After that, I met him on the sets of Ashar Akash produced and directed by my FTII colleagues, Jugal Debta and Gadadhar Puty. I found Ajit to be very professional and we had great chemistry. We shot a song at Puri beach where we both were wet from the sea waves and he was an absolute gentleman, which is a compliment.

Then one day he landed up at my Mumbai house to discuss a project, which would end up being Hakim Babu and assured that he would take the responsibility for my payment as he was like the executive producer. I had neither met the producer, Amiya Patnaik nor the director, Pranab Das before. I had no idea that my character profile was going to be a bit dark and thought that it was not befitting my stature to portray a role where the rich, educated girl is rude to her elders. So, I discussed it with our great dialogue writer, Bijaya Mishra and we wrote a scene just before the song “Mun tuma aina….” to give the point of view of my character. Ajit and I performed it impromptu. I was hurt when the producer and the director who are responsible for giving credit titles of the film, gave my name after Jaya’s name who had just done a bit role in the film Bata Abata along with a supporting role in Ashar Akash. I never asked Ajit about it and never contacted him till the pain got erased from my mind.

But in 1991, I approached him to play the role of a benevolent man Sanatan in my film Tara. Nobody else in Odia cinema could ever do such a role that portrays benevolence, grace as well as human imperfections. During a weak moment, his character expresses his feelings to the woman he admires and confesses that he is not what people expect him to be; that he is a normal human being with his desires even though he rebuffs the advances of a lady matron, previously. Ajit also contributed in some of the dialogues on the spot.

Tara was an art film, it had money restraints and so I was not able to use Ajit’s voice during the dubbing in Bombay and I feel bad about it. I had to take the voice of Alok Rath who had a great voice and was doing film commentaries in Mumbai. I also regret not telling him the compliments he received from several people like the Aradhana dubbing studio’s staff. They said he reminded them of the Superstar of Bengal, Uttam Kumar. I said indeed he was.

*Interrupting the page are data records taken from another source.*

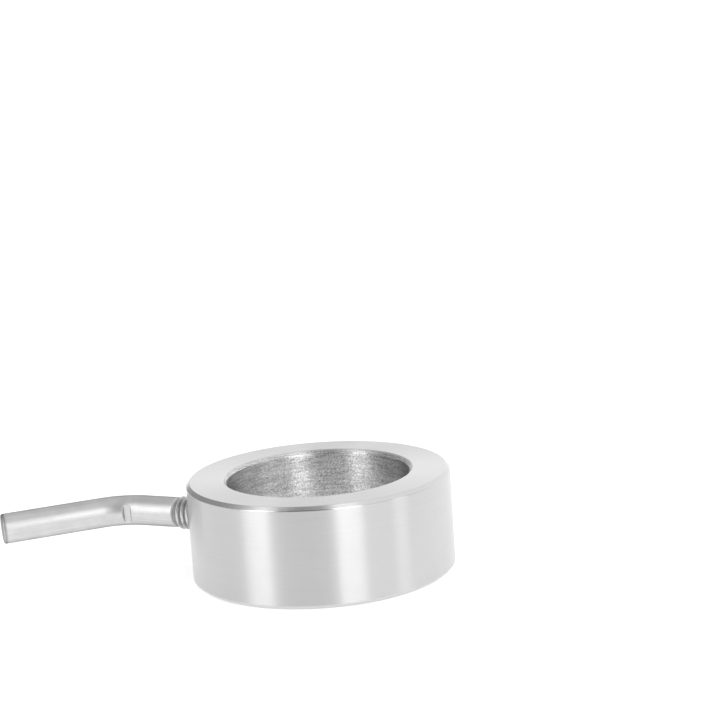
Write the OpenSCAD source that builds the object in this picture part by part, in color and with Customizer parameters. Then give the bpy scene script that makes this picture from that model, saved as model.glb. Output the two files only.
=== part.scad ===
// Ring collar with a bent locking screw.
// A solid steel ring slides over a bar sleeve. One radial screw, bent into its own handle, clamps it there.
// Z runs along the bar and the screw's axis along -X. They cross at the origin, the middle of the bar hole.

/* [Ring] */
// Diameter of the hole that the bar sleeve passes through
bore_d = 51; // [40:0.5:60]
// Thickness of the ring's wall between hole and outside
wall = 11.25; // [9:0.25:16]
// Width of the ring along the bar
ring_w = 28; // [20:1:40]
// Chamfer on the ring's two outer edges
edge_chamfer = 1.0; // [0.4:0.1:2]
// Chamfer on both ends of the bar hole
bore_chamfer = 1.0; // [0.4:0.1:2]

/* [Screw thread] */
// Outside diameter of the screw's thread
thread_d = 9.5; // [8:0.1:12]
// Advance of the screw in one turn
pitch = 1.5875; // [1.25:0.0125:2]
// Gap between the screw's thread and the tapped hole's, on every face
thread_gap = 0.08; // [0.06:0.01:0.1]
// How far the screw's point is held back from the bar hole, as stored
point_recess = 0.5; // [0.2:0.1:3]
// Length of thread that stands out of the ring, as stored
thread_out = 9.3; // [9:0.1:14]

/* [Handle] */
// Diameter of the plain rod, which is the blank that the thread was rolled on
rod_d = 8.7; // [7.8:0.1:9.2]
// Straight plain rod between the thread and the bend
neck_len = 10.8; // [6:0.1:20]
// Radius of the bend, to the middle of the rod
bend_radius = 19; // [14:0.5:30]
// Angle that the handle is bent through
bend_angle = 40; // [20:1:60]
// Straight rod beyond the bend
arm_len = 29; // [15:1:60]
// Angle that the handle hangs below level, as stored
handle_dip = 2.5; // [-30:0.5:30]
// Width of the mark that the bending tool left inside the bend
mark_w = 2.0; // [1:0.1:4]
// Depth of that mark
mark_depth = 0.9; // [0.2:0.1:1.2]
// Place of that mark, as a share of the bend from the thread's side
mark_share = 0.35; // [0.2:0.05:0.8]

/* [Hidden] */

$fn = 96;
thread_fn = 32;

bore_r = bore_d / 2;
ring_r = bore_r + wall;
thread_r = thread_d / 2;
rod_r = rod_d / 2;

// A 60 degree thread: the flats are an eighth of the pitch at the crest, the depth is 0.614 of the pitch.
crest_w = pitch / 8;
thread_depth = 0.614 * pitch;
core_r = thread_r - thread_depth;
hole_r = core_r + thread_gap;

// Places along the screw, measured outward from the ring's axis.
point_len = 1.0;
point_r = core_r - 0.5;
point_at = bore_r + point_recess;
thread_at = point_at + point_len;
shank_at = ring_r + thread_out;
bend_at = shank_at + neck_len;

tip_chamfer = 0.4;
mark_slope = 0.6;

// The rod's pieces meet end to end. Next to the bend and the neck they are a hair thinner, and the arm
// starts a little inside the bend, so that they all fuse into one solid.
seam_r = rod_r - 0.01;
arm_lap = 0.05;

steel = [0.78, 0.79, 0.80];
zinc = [0.66, 0.67, 0.68];

// Stands a shape that was drawn upright along the screw's axis: +Z becomes -X.
module along_screw() {
    rotate([0, -90, 0]) children();
}

// One helical ridge from height z0 to z1 about Z. The phase is tied to z = 0, so ridges drawn by
// separate calls mesh. The ridge grows by gap on every face. It rises from nothing over the first
// fade_in turns and sinks back over the last fade_out turns.
module helical_ridge(z0, z1, gap = 0, fade_in = 0, fade_out = 0) {
    root_r = core_r - 0.12;
    steps = ceil((z1 - z0) / pitch * thread_fn);
    first = round(z0 / pitch * thread_fn);
    function rise(i) = min(1, fade_in > 0 ? i / (fade_in * thread_fn) : 1,
                           fade_out > 0 ? (steps - i) / (fade_out * thread_fn) : 1);
    function crest(i) = root_r + 0.04 + (thread_r + gap - root_r - 0.04) * rise(i);
    function half(r) = crest_w / 2 + gap / cos(30) + (thread_r + gap - r) * tan(30);
    function ring_of(i) = let (a = 360 * (first + i) / thread_fn, z = pitch * (first + i) / thread_fn)
        [for (p = [[root_r, -half(root_r)], [crest(i), -half(crest(i))],
                   [crest(i), half(crest(i))], [root_r, half(root_r)]])
            [p[0] * cos(a), p[0] * sin(a), z + p[1]]];
    points = [for (i = [0:steps]) each ring_of(i)];
    sides = [for (i = [0:steps - 1]) for (k = [0:3]) let (a = 4 * i + k, b = 4 * i + (k + 1) % 4)
        each [[a, b, b + 4], [a, b + 4, a + 4]]];
    first_end = [[0, 3, 2], [0, 2, 1]];
    last = 4 * steps;
    last_end = [[last, last + 1, last + 2], [last, last + 2, last + 3]];
    polyhedron(points, concat(sides, first_end, last_end), convexity = 10);
}

// The ring's section, with its four chamfers, turned about the bar's axis.
module ring_blank() {
    face_z = ring_w / 2;
    rotate_extrude($fn = 180) polygon([
        [bore_r + bore_chamfer, -face_z], [ring_r - edge_chamfer, -face_z],
        [ring_r, edge_chamfer - face_z], [ring_r, face_z - edge_chamfer],
        [ring_r - edge_chamfer, face_z], [bore_r + bore_chamfer, face_z],
        [bore_r, face_z - bore_chamfer], [bore_r, bore_chamfer - face_z]]);
}

// The tapped hole, from inside the bar hole to outside the ring, with a countersunk mouth.
module tapped_hole() {
    along_screw() {
        translate([0, 0, bore_r - 3]) cylinder(h = wall + 6, r = hole_r);
        helical_ridge(bore_r - 2 * pitch, ring_r + pitch, gap = thread_gap);
        translate([0, 0, ring_r - 1.1]) cylinder(h = 2, r1 = hole_r, r2 = hole_r + 2);
    }
}

module collar_ring() {
    color(steel) difference() {
        ring_blank();
        tapped_hole();
    }
}

// The plain round point that presses on the bar.
module screw_point() {
    color(zinc) along_screw() translate([0, 0, point_at]) {
        cylinder(h = 0.4, r1 = point_r - 0.4, r2 = point_r);
        translate([0, 0, 0.4]) cylinder(h = point_len - 0.4, r = point_r);
    }
}

// Thread core and run-out cone, up to the plain rod.
module thread_core() {
    runout = 0.8;
    translate([0, 0, thread_at]) cylinder(h = shank_at - runout - thread_at, r = core_r);
    translate([0, 0, shank_at - runout]) cylinder(h = runout, r1 = core_r, r2 = seam_r);
}

// Plain rod: neck, bend towards -Y, and arm with a chamfered end.
module handle_rod() {
    straight = arm_len - tip_chamfer;
    translate([0, 0, shank_at]) cylinder(h = neck_len, r = rod_r);
    translate([0, -bend_radius, bend_at]) {
        rotate([90, 0, 90]) rotate_extrude(angle = bend_angle, $fn = 180)
            translate([bend_radius, 0]) circle(rod_r);
        rotate([bend_angle, 0, 0]) translate([0, bend_radius, 0]) {
            translate([0, 0, -arm_lap]) cylinder(h = straight + arm_lap, r = seam_r);
            translate([0, 0, straight]) cylinder(h = tip_chamfer, r1 = seam_r, r2 = seam_r - tip_chamfer);
        }
    }
}

// The flat with sloping sides that the bending tool pressed across the inside of the bend.
module bend_mark() {
    floor_y = bend_radius - rod_r + mark_depth;
    side = mark_w / 2;
    translate([0, -bend_radius, bend_at]) rotate([bend_angle * mark_share, 0, 0])
        rotate([90, 0, 90]) linear_extrude(rod_d, center = true) polygon([
            [floor_y, -side], [floor_y, side],
            [floor_y - 2, side + 2 * mark_slope], [floor_y - 2, -side - 2 * mark_slope]]);
}

module locking_screw() {
    color(zinc) along_screw() {
        thread_core();
        helical_ridge(thread_at + 0.8, shank_at - 0.4, fade_in = 0.6, fade_out = 1);
        rotate([0, 0, -handle_dip]) difference() {
            handle_rod();
            bend_mark();
        }
    }
}

collar_ring();
locking_screw();
screw_point();
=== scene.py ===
"""A ring collar with a bent locking screw: looks, floor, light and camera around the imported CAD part."""

import math

import bpy
import numpy as np
from mathutils import Matrix, Vector


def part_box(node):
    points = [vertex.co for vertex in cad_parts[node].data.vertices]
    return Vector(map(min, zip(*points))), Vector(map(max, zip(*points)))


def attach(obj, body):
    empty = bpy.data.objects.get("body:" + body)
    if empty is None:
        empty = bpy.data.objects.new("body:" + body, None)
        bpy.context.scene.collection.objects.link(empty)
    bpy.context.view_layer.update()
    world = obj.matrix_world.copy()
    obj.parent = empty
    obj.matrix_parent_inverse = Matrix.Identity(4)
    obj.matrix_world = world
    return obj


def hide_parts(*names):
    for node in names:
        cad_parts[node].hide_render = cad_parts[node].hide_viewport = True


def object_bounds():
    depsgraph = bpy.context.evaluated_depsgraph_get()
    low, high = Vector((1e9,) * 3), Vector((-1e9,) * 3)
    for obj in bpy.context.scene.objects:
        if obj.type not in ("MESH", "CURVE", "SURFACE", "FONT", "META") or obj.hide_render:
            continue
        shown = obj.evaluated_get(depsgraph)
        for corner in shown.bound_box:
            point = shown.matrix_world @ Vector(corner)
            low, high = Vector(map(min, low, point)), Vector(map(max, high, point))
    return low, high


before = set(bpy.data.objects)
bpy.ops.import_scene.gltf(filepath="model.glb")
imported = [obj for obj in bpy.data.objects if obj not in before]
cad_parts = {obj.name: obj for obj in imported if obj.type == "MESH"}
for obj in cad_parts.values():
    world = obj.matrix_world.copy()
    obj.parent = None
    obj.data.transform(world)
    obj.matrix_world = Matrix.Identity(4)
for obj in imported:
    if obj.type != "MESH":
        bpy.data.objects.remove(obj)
START_BOUNDS = [list(corner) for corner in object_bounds()]

MM = 0.001
RING_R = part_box("collar_ring")[1][0]
BORE_R = RING_R - 11.25 * MM
FLOOR_Z = START_BOUNDS[0][2]

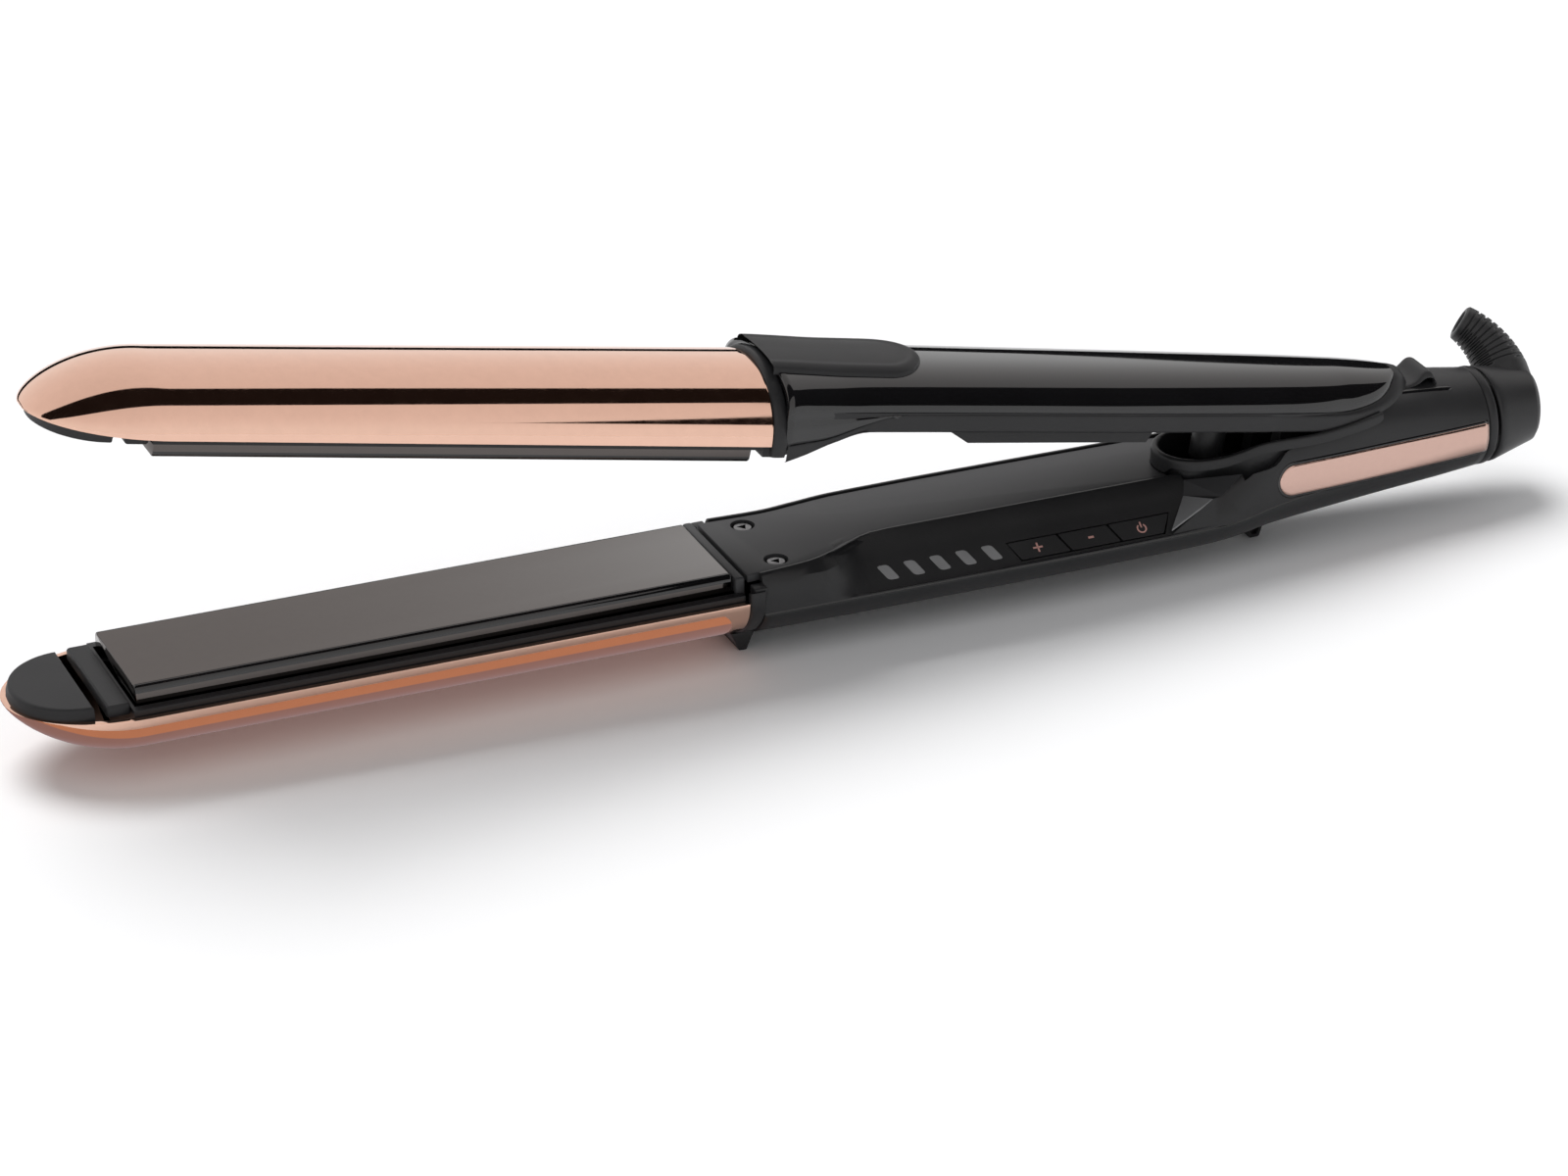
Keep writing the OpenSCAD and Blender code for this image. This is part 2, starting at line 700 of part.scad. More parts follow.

I got married and busy with my life and later shot my Hindi film, Abhaas in Talcher where I had no role for him. But I always wanted to cast him whenever I had a chance. He was there in my mind as well as my husband’s whenever we worked on a script or a project. Life went on. After that, I was globetrotting and did not get to visit Odisha often. Finally, in 2012, I saw him at a function where I was being honoured for a Lifetime Dedication Award. He was sitting two seats away from me and I was pleasantly surprised to see him. We spoke briefly.

Two years ago, Sanskar Bharti Pramukha Amir Chand-ji from Delhi called me from Bhubaneswar to say that he was with Ajit Das and he was directing a great play. I was happy to speak to him after a long time. I am deeply saddened by his sudden demise. It’s a great loss to Odia cinema as well as Indian cinema. I wish I could have got a chance to work with him in another Odia film by any director. He will remain my best Odia co-star forever.